L’operazione di scrematura dello sceneggiatore ha quindi ripulito la vicenda della sua parte più espositiva e tecnica mantenendo intatto lo scheletro del romanzo: lo schema “progettazione, modifiche al piano ed esecuzione” rimane inalterato ma spesso chi non ne beneficia è l’ironia delle circostanze.

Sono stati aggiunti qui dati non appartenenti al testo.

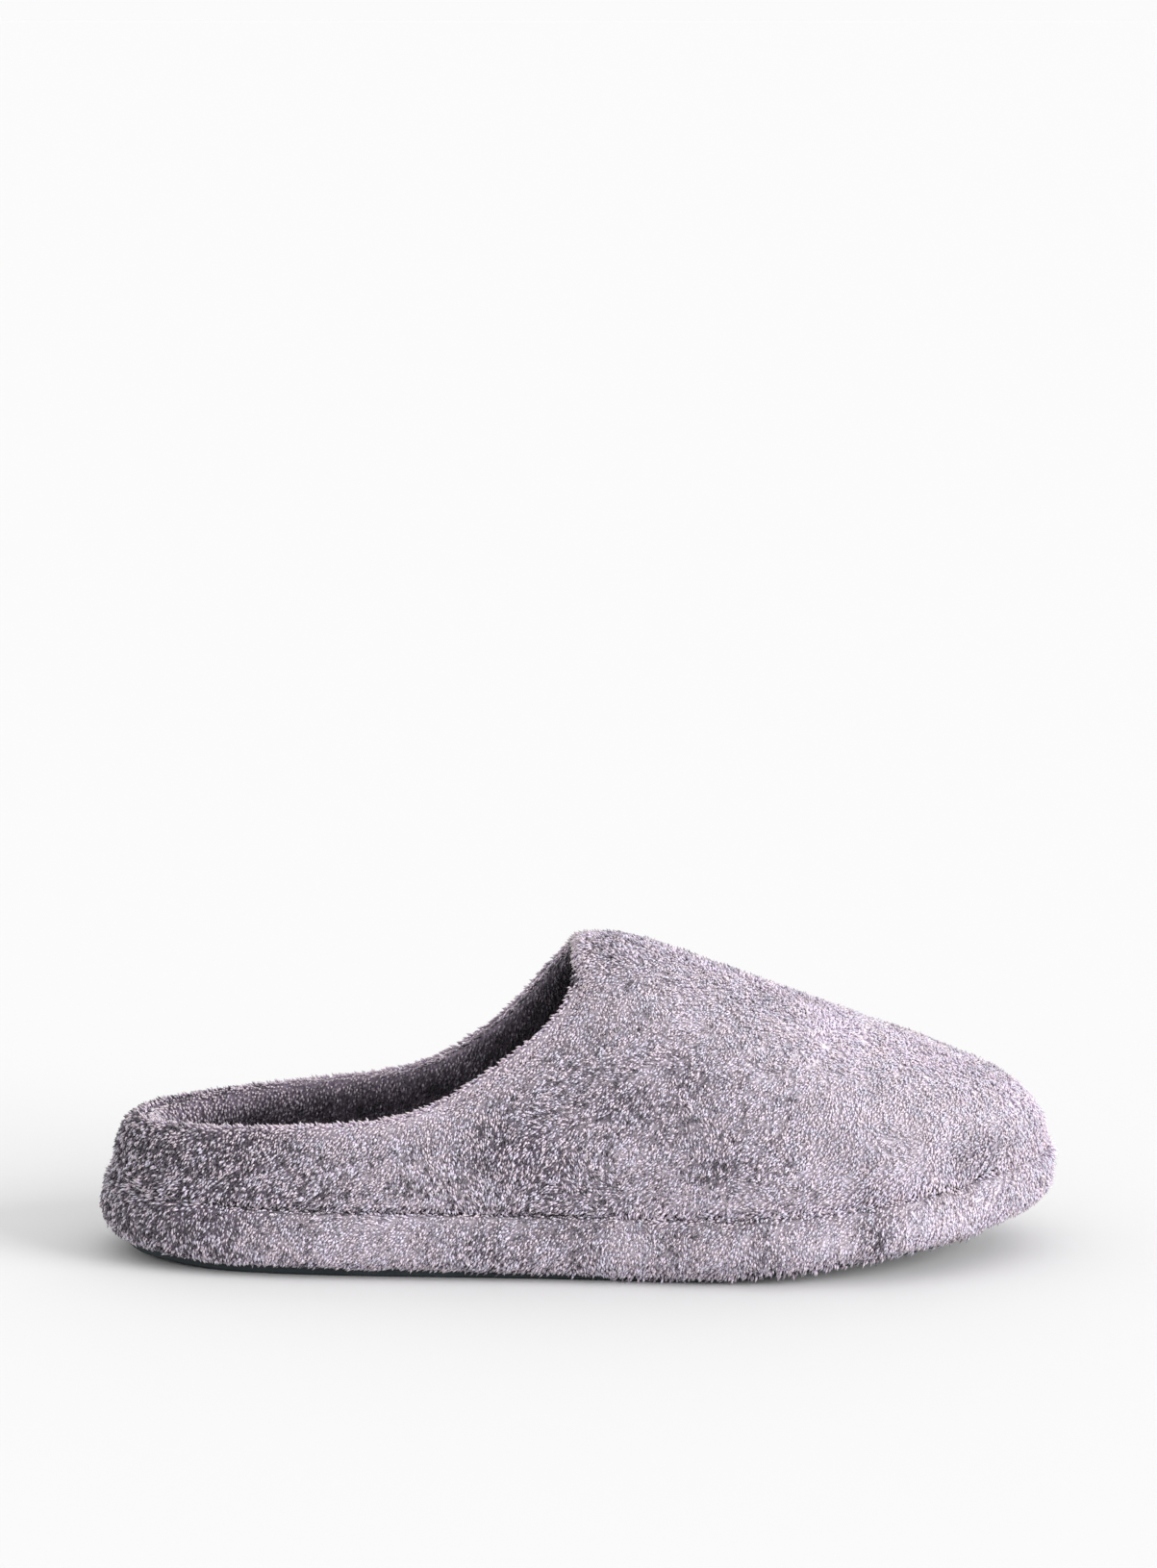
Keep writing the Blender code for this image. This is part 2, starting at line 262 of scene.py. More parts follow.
    def noise(self, place: Value, size: float, detail: float) -> tuple[Num, Num]:
        """A noise texture.

        Args:
            place: Where it is read.
            size: How far apart its features are, in metres.
            detail: How many finer layers it has.

        Returns:
            Its number and its colour.
        """
        values = {"Vector": place, "Scale": 1.0 / size, "Detail": detail}
        node = self.node("ShaderNodeTexNoise", {"noise_dimensions": "3D"}, values)
        return self.out(node, 0), self.out(node, 1)

    def object_place(self) -> Num:
        """In a material, the place in the piece's own coordinates."""
        return self.made("ShaderNodeTexCoord", key="Object")

    def painted(self, name: str) -> Num:
        """In a material, a number that the mesh carries under a name."""
        return self.made("ShaderNodeAttribute", {"attribute_name": name}, key="Fac")

    def bump(self, height: Value, distance: float, strength: float) -> Num:
        """In a material, the normal that a height gives."""
        values = {"Distance": distance, "Height": height, "Strength": strength}
        return self.made("ShaderNodeBump", None, values, "Normal")

    def surface(self, values: dict) -> None:
        """Ends a material in a Principled shader with these values."""
        shader = self.made("ShaderNodeBsdfPrincipled", None, values, "BSDF")
        self.node("ShaderNodeOutputMaterial", values={"Surface": shader})

    def position(self) -> Num:
        """In a modifier, the place of each point."""
        return self.made("GeometryNodeInputPosition")

    def carried(self, name: str, kind: str = "FLOAT") -> Num:
        """In a modifier, a number or vector that the geometry carries under a name."""
        settings = {"data_type": kind}
        return self.made("GeometryNodeInputNamedAttribute", settings, {"Name": name}, "Attribute")

    def stored(
        self,
        shape: Value,
        name: str,
        value: Value,
        kind: str = "FLOAT",
        domain: str = "POINT",
    ) -> Num:
        """In a modifier, adds a value that the geometry carries.

        Args:
            shape: The geometry.
            name: The value's name.
            value: The value.
            kind: Its data type.
            domain: What carries it: points, or the corners of faces.

        Returns:
            The geometry with the value.
        """
        settings = {"data_type": kind, "domain": domain}
        values = {"Geometry": shape, "Name": name, "Value": value}
        return self.made("GeometryNodeStoreNamedAttribute", settings, values)

    def chance(self, low: float, high: float, seed: int) -> Num:
        """In a modifier, a random number for each point."""
        values = {"Min": low, "Max": high, "Seed": seed}
        return self.made("FunctionNodeRandomValue", {"data_type": "FLOAT"}, values, "Value")

    def solid(self, piece: Value) -> Num:
        """In a modifier, the geometry of another object."""
        settings = {"transform_space": "ORIGINAL"}
        return self.made("GeometryNodeObjectInfo", settings, {"Object": piece}, "Geometry")

    def finish(self, shape: Value, material: Value) -> None:
        """Ends a modifier's tree: the geometry gets its material and leaves."""
        shape = self.made("GeometryNodeSetMaterial", None, {"Geometry": shape, "Material": material})
        self.node("NodeGroupOutput", values={0: shape})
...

Il Watney di Scott e Goddard ride delle scorte musicali del comandante Lewis. E’ un uomo intraprendente dal linguaggio scurrile che è restituito, nella sua forma più confidenziale, da videoblog simili a quelli di Avatar. Il Watney del romanzo è il Matt Damon del film ma che interagisce col territorio circostante. Marte è la natura amica e nemica. Marte è madre terra, è una nuova dimora e al contempo è leopordiana, ostile, fredda e incolta. Mark non è un pessimista e lotta quotidianamente nella posizione dell’ospite indesiderato. La negatività è assunta dal paesaggio: enormi distese di sabbia e nulla, pericolose e letali anche per il più positivo dei viandanti.

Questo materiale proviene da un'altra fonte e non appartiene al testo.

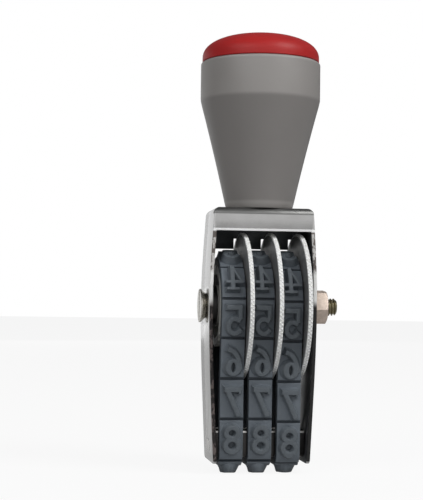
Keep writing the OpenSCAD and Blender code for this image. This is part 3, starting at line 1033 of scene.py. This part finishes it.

“Ma però, per fortuna, stiamo arrivando sulla Luna”
O per meglio dire. Stiamo arrivando su Marte.
Il sottoscritto si è divertito a citare Mondo in Mi 7a di Adriano Celentano. Non a caso ovviamente. La canzone del molleggiato parla di un mondo triste, rassegnato, dove la società ha fallito: l’ultimo barlume di speranza è rappresentato dallo sbarco sulla Luna.
In The Martian il catalizzatore dell’unione fraterna dei popoli è Mark Watney, creduto morto e celebrato con tanto di funerale e pochi mesi dopo unico riconosciuto, con una certa plateità dei media, quale colonizzatore del pianeta marziano. Grazie a Watney Cina e Stati Uniti collaborano ad un progetto spaziale ( al termine del film li rivedremo assieme per la missione Ares 4); grazie a lui i telespettatori di tutto il mondo si sono immedesimati in un moderno Robinson Crusoe.
Al termine del romanzo il botanico abbandona calcolatrice e appunti per una riflessione più sentimentale e meno matematica. Finalmente lascia quell’arido pianeta. E’ un momento di gioia e commozione che contraddice chi non crede nella solidarietà, nell’aiuto reciproco fra esseri umani. Nel giorno più bello della sua vita Watney sminuisce quel gruppo apatico che l’avrebbe abbandonato nello spazio.
Ridley Scott conclude il film invece sceneggiando la consegna della torcia: Watney è ora un insegnante. Con un’aura da prima donna, di chi è conscio della propria esclusività, gli ultimi fotogrammi ricordano tanto l’epilogo de The Wolf of Wall Street. Il comandante Lewis è tornata alla sua vita, Ramirez è invece nuovamente in missione con Ares4. Il finale cinematografico è meno egoistico: il libro ci lascia poco dopo che il team di astronauti si è riunito, la pellicola invece evidenzia quanto l’importanza del singolo evento, della sventura di Watney, sia servita per accelerare il progresso della scoperta aereospaziale. Il singolo è meno importante dell’organizzazione. E Scott lo sa bene.